I have a list of three things that I find to be the most interesting in the world. Coming in at number one is psychedelics, but right behind that is artificial intelligence: the idea of creating an intelligent machine simply by feeding a computer with strings of 1’s and 0’s is the most extraordinary concept. Could you imagine trying to explain that to a caveman? Where would you even begin? It’s commonly argued that the AI singularity will be the single, most impactful thing humanity will ever see. I’m not going to go into detail on why that is, since that is not the point of this. The point is to show how one trivial decision I made two years ago changed the course of my life — how it helped me discover a new passion and provided my life with purpose. To quote Jessica from Rick and Morty, “time without a purpose is a prison.” I am freed from that prison.
Now that you’ve been briefed with Spark Notes on my past five years, I moved to Lincoln, Nebraska this summer to research autonomous vehicles at the University of Nebraska. I deeply enjoy the work that I am doing — I never thought that the statement “choose a job you love and you’ll never have to work a day in your life” was true until I started working here. I hope that everyone can find their passion and sense of purpose in life — I hope they act on it and experience the same sort of joy I have felt.
Five years ago if you would have said that future me would be working with reinforcement learning on autonomous vehicles in Lincoln, Nebraska — can you guess what I would’ve done? Who cares, I’m here anyways.

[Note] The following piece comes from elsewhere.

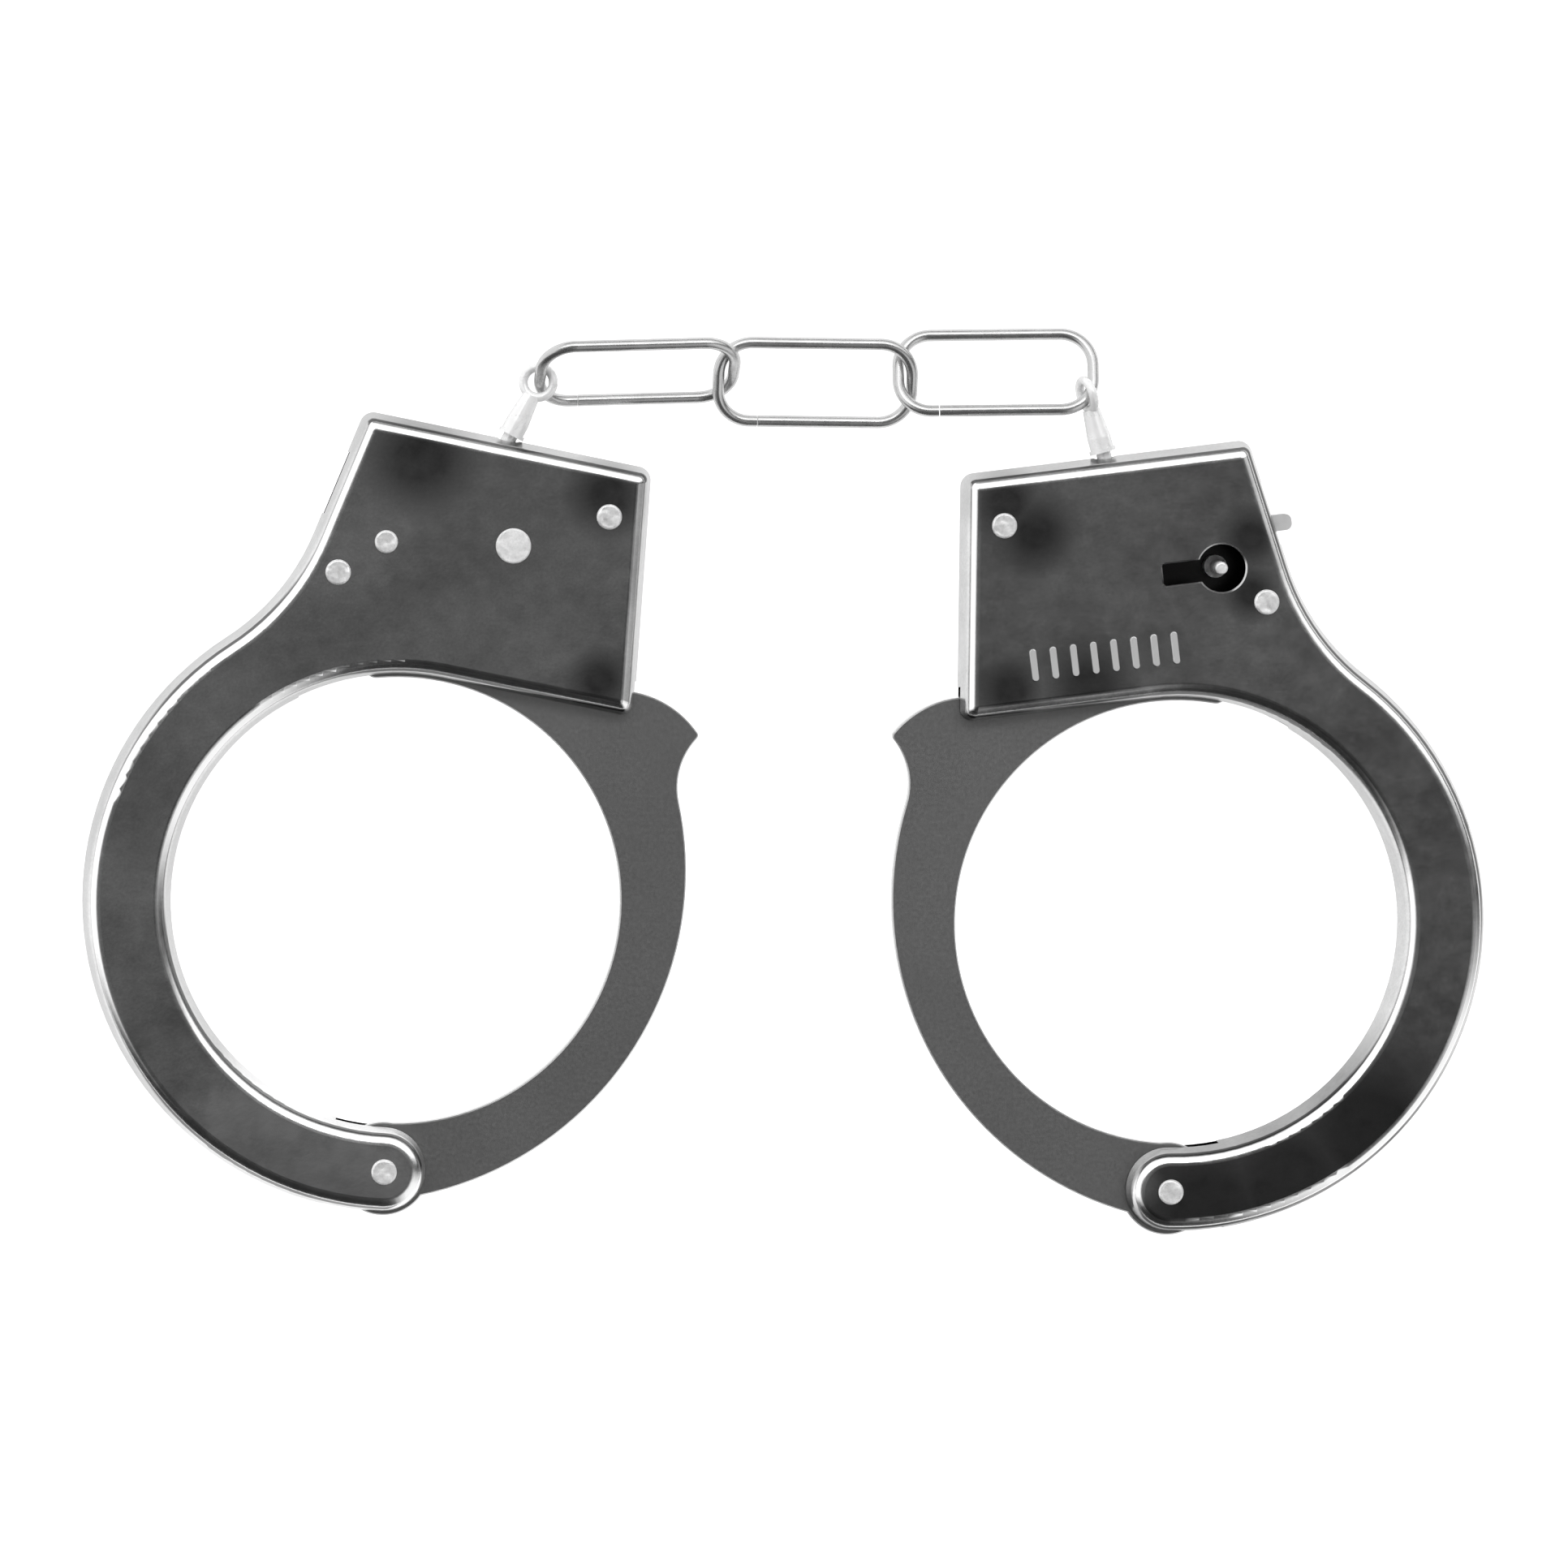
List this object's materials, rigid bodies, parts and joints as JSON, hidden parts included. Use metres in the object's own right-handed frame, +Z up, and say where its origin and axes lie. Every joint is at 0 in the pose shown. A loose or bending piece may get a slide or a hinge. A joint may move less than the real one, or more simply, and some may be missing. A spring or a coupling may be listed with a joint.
{
  "type": "handcuffs",
  "caption": "Pair of light sheet-steel handcuffs laid flat: stamped lock case and bow, flat ratchet jaw, swivel eyes and a short wire chain.",
  "frame": {"origin": "centre of the footprint, on the surface that the pair lies on", "axes": "+X from the left cuff to the right cuff, +Y from the rings towards the chain, +Z up"},
  "size_m": [0.1728, 0.1118, 0.0104],
  "materials": {
    "shell_plate": "dark nickel plate",
    "jaw_plate": "satin plated flat",
    "rivet_steel": "hammered",
    "swivel_steel": "bright plated",
    "chain_wire": "bright drawn wire",
    "inner_steel": "plain stamped",
    "spring_wire": "drawn wire"
  },
  "bodies": {
    "left_cuff": {"left_front_shell": "shell_plate", "left_back_shell": "shell_plate", "left_jaw_pivot_pin": "rivet_steel", "left_pivot_spacers": "inner_steel", "left_neck_rivet": "rivet_steel", "left_corner_rivet": "rivet_steel", "left_pawl_stud": "rivet_steel", "left_pawl_spring": "spring_wire", "left_key_post": "rivet_steel"},
    "left_jaw": {"left_jaw": "jaw_plate"},
    "left_pawl": {"left_pawl": "inner_steel"},
    "left_swivel": {"left_swivel_eye": "swivel_steel"},
    "right_cuff": {"right_front_shell": "shell_plate", "right_back_shell": "shell_plate", "right_jaw_pivot_pin": "rivet_steel", "right_pivot_spacers": "inner_steel", "right_neck_rivet": "rivet_steel", "right_corner_rivet": "rivet_steel", "right_pawl_stud": "rivet_steel", "right_pawl_spring": "spring_wire", "right_key_post": "rivet_steel"},
    "right_jaw": {"right_jaw": "jaw_plate"},
    "right_pawl": {"right_pawl": "inner_steel"},
    "right_swivel": {"right_swivel_eye": "swivel_steel"},
    "link_1": {"chain_link_1": "chain_wire"},
    "link_2": {"chain_link_2": "chain_wire"},
    "link_3": {"chain_link_3": "chain_wire"}
  },
  "joints": [
    {"name": "left_swivel_turn", "type": "hinge", "parent": "left_cuff", "child": "left_swivel", "pos_m": [-0.0344, 0.04212, 0.0052], "axis": [0.4618, 0.887, 0], "continuous": true},
    {"name": "link_1_hinge", "type": "hinge", "parent": "left_swivel", "child": "link_1", "pos_m": [-0.03076, 0.04912, 0.0052], "axis": [-0.198, 0.1031, 0.9748], "range_deg": [-15, 50]},
    {"name": "link_2_hinge", "type": "hinge", "parent": "link_1", "child": "link_2", "pos_m": [-0.00672, 0.05073, 0.00417], "axis": [0, 0, 1], "range_deg": [-16, 6]},
    {"name": "link_3_hinge", "type": "hinge", "parent": "link_2", "child": "link_3", "pos_m": [0.01535, 0.04899, 0.00243], "axis": [0.038, -0.5561, -0.8302], "range_deg": [-50, 6]},
    {"name": "right_swivel_hinge", "type": "hinge", "parent": "link_3", "child": "right_swivel", "pos_m": [0.03712, 0.04915, 0.00465], "axis": [0.364, 0.901, -0.236], "range_deg": [-8, 18]},
    {"name": "right_swivel_turn", "type": "hinge", "parent": "right_swivel", "child": "right_cuff", "pos_m": [0.03887, 0.04011, 0.0052], "axis": [-0.2756, 0.9613, 0], "continuous": true},
    {"name": "left_jaw_swing", "type": "hinge", "parent": "left_cuff", "child": "left_jaw", "pos_m": [-0.04969, -0.04726, 0.0052], "axis": [0, 0, -1], "range_deg": [-15.75, 110]},
    {"name": "left_pawl_turn", "type": "hinge", "parent": "left_cuff", "child": "left_pawl", "pos_m": [-0.034, 0.02928, 0.0052], "axis": [0, 0, -1], "range_deg": [-3, 8], "stiffness_Nm_per_rad": 0.01, "springref_deg": -5.73, "deforming": ["left_pawl_spring"]},
    {"name": "right_jaw_swing", "type": "hinge", "parent": "right_cuff", "child": "right_jaw", "pos_m": [0.0471, -0.05019, 0.0052], "axis": [0, 0, 1], "range_deg": [-15.75, 110]},
    {"name": "right_pawl_turn", "type": "hinge", "parent": "right_cuff", "child": "right_pawl", "pos_m": [0.03746, 0.02734, 0.0052], "axis": [0, 0, 1], "range_deg": [-3, 8], "stiffness_Nm_per_rad": 0.01, "springref_deg": -5.73, "deforming": ["right_pawl_spring"]}
  ]
}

The moral of the story is to take shrooms to shed the skin of your old self. Just kidding, I have to keep it PG. The true moral of the story is up to your interpretation…
Seriously, there are a lot of things that I have learned over the past five years but the most important thing: just be yourself, don’t fall victim to the mimetic theory. You shouldn’t let other peoples opinion’s on you stop you from being you, because at the end of the day, who cares what they think. Lastly, it’s good to be a contrarian sometimes.